With the move away from traditional paper based job application forms and tests towards an online medium, candidates now have the opportunity to apply for jobs in greater volumes than before. Although this brings its benefits to the jobs market, there are pitfalls that candidates need to take into considering when applying, especially in regards to how their application comes across. 

Many job seekers wrongly employ a tactic of quantity over quality by rushing through the application process. However it is just as important for candidates to realise that online based selection processes are just as rigorous as the traditional form they replace, so diligent care must still be given.

Below we have listed the most common mistakes that job seekers make in their online job applications and tests and offer remedies of how these can be avoided.

Read, read and read again!

Many online application forms and tests will require applicants to read through carefully selected questions. To give yourself the best opportunity to formulate an answer you must read over any statements slowly. Ideally if you are completing a test based application, you should have set time aside to avoid being under pressure to finish quickly which could see you choosing the wrong answer or to misread what it is the application is asking you for. Try reading the questions aloud so that they are clear in your own mind, before you respond.
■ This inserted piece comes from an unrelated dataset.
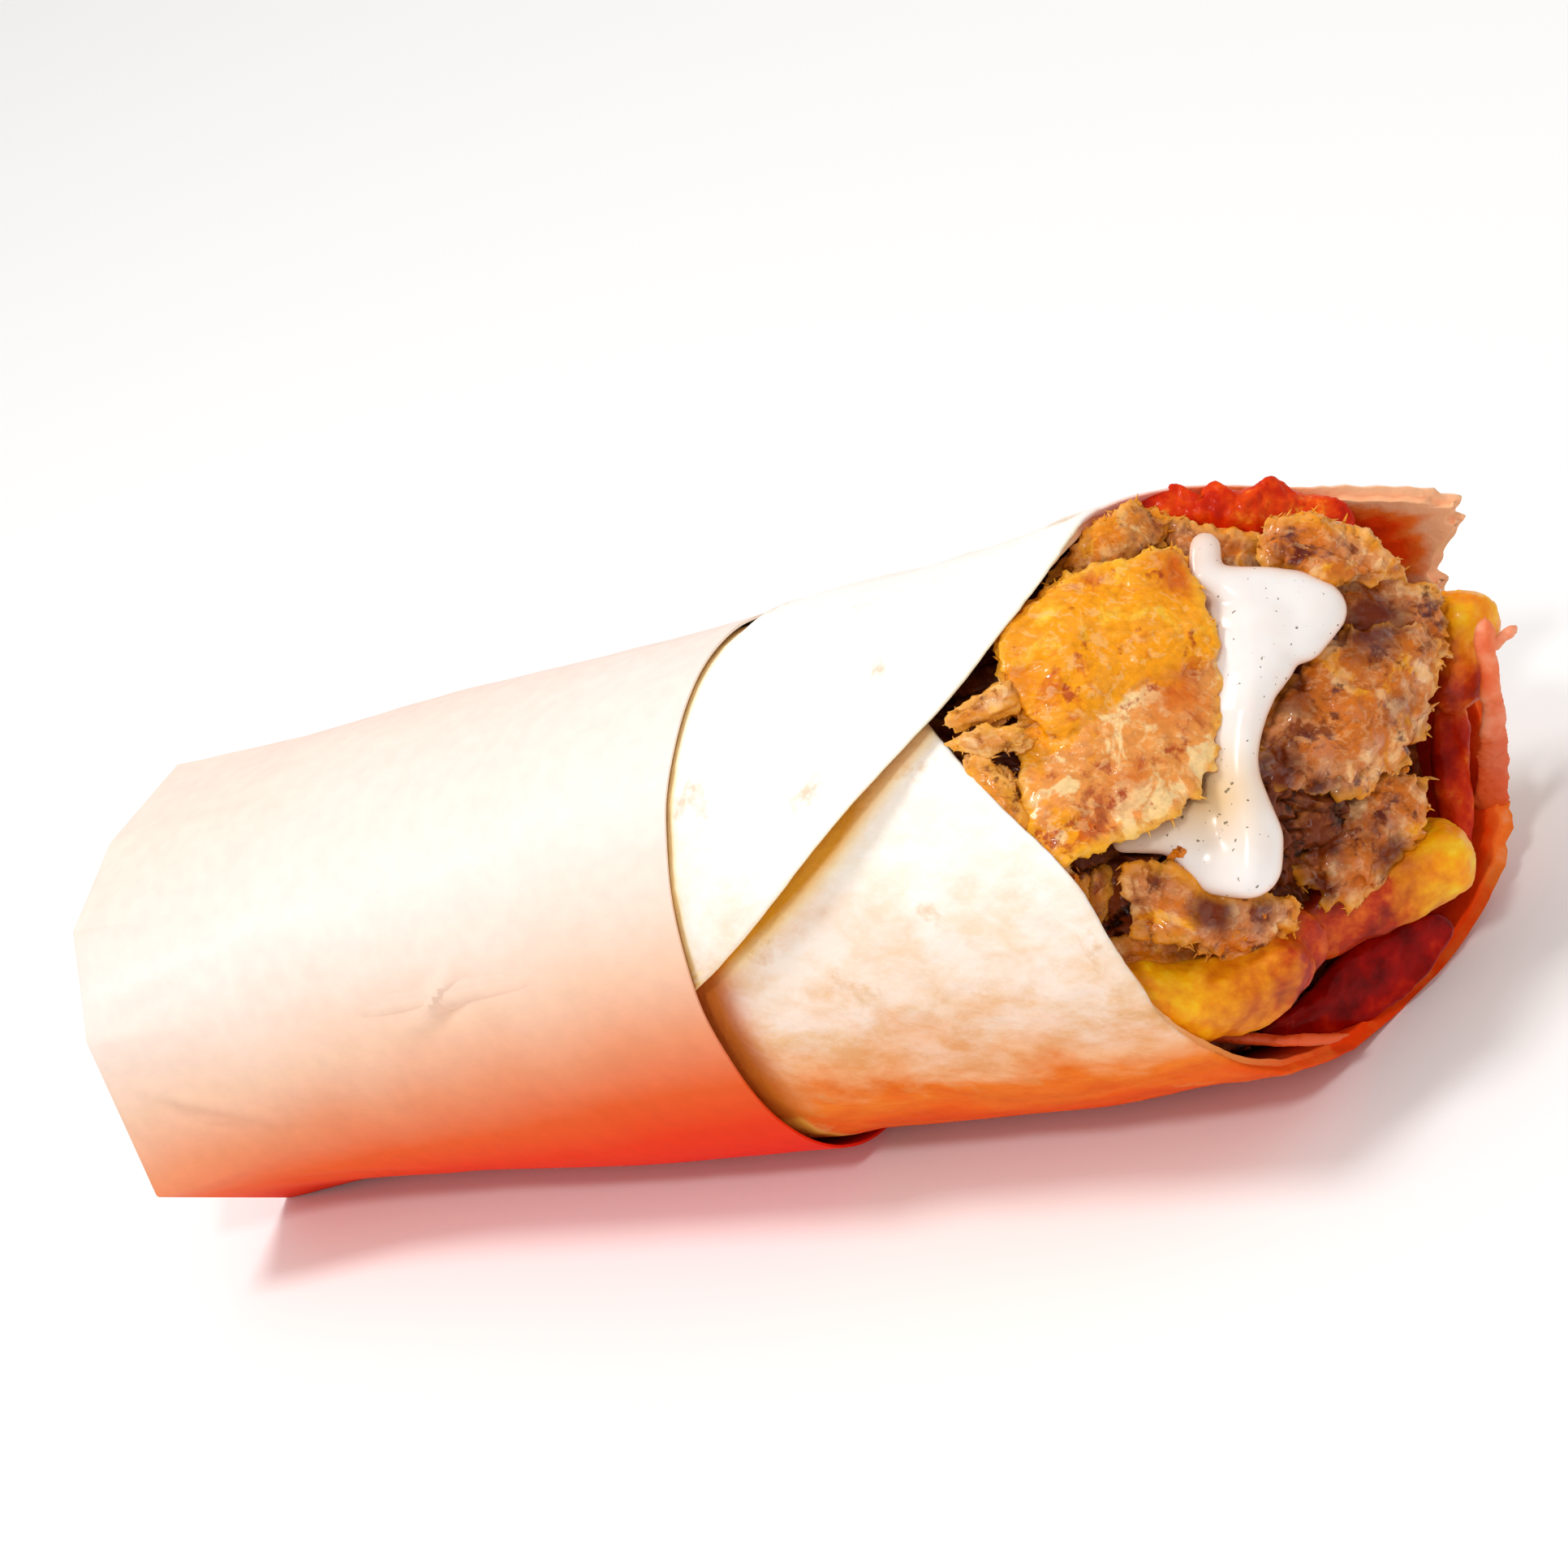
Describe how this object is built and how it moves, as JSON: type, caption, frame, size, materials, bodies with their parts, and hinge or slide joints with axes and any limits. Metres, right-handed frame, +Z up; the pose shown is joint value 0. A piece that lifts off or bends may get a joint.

Failing to check for spelling mistakes

Just like your CV, you must double check your application for any spelling mistakes. Employers can gauge a lot from your application, any spelling mistakes will appear unprofessional. You do not want to give an employer a reason not to employ you because you haven't taken a few minutes to look over your application. Remember, the jobs market is extra competitive and you must do everything within your control to stand out in a crowd. Online spell checkers can sometimes be unreliable, so if you are unsure of how a word is spelt remember to consult a dictionary. Sometimes it can be hard to spot mistakes if you are trying to read a lot of text. To overcome this, one tactic you can employ is to cover up a paragraph with a piece of paper, and then move it down to reveal one line at a time to spot individual errors.

If you are completing a test then you may find yourself up against a time limit. This added pressure can throw a lot of candidates off. They may feel under stress to get their questions or responses 'right' so may leave checking for mistakes to chance. If possible, try not to let nerves control you as they could affect the answers you give, due to thinking about the next stage of the recruitment process. To try to relax by taking a deep breath and then read the questions slowly. Positive thinking will help you to overcome your nerves, if you imagine yourself giving good answers in the test then this will help your confidence.

Worrying about giving the correct responses

With online tests in particular candidates will sometimes have to select responses that apply to them, based on a scale (normally from strongly disagree to strongly agree). Sometimes the questions themselves can be worded in similar ways that can cause some candidates to panic for fear of being 'tricked' by the questions. This can cause candidates to sometimes over-think their responses to the questions with the adverse affect of them giving answers based not on their honest responses, but ones that they feel the employer wants to hear. However it is important to be honest with yourself as if you make it through to an interview in the next stage, any discrepancies will be picked up. Conversely many employers have the software in place that is able to detect patterns in online answers that are trying to create a 'favourable impression', remember honesty is the best policy. 

In conclusion

The ways in which candidates can apply for jobs has changed to keep up with the pace of technology, and this needn’t be a barrier in stopping candidates in pursuing their career.  You must still approach your application with the same amount of vigour and dedication as any previous paper based medium, and candidates always need to be sure they do not ‘cut corners’ just to save time that is inevitably needed with the job hunting processes of today.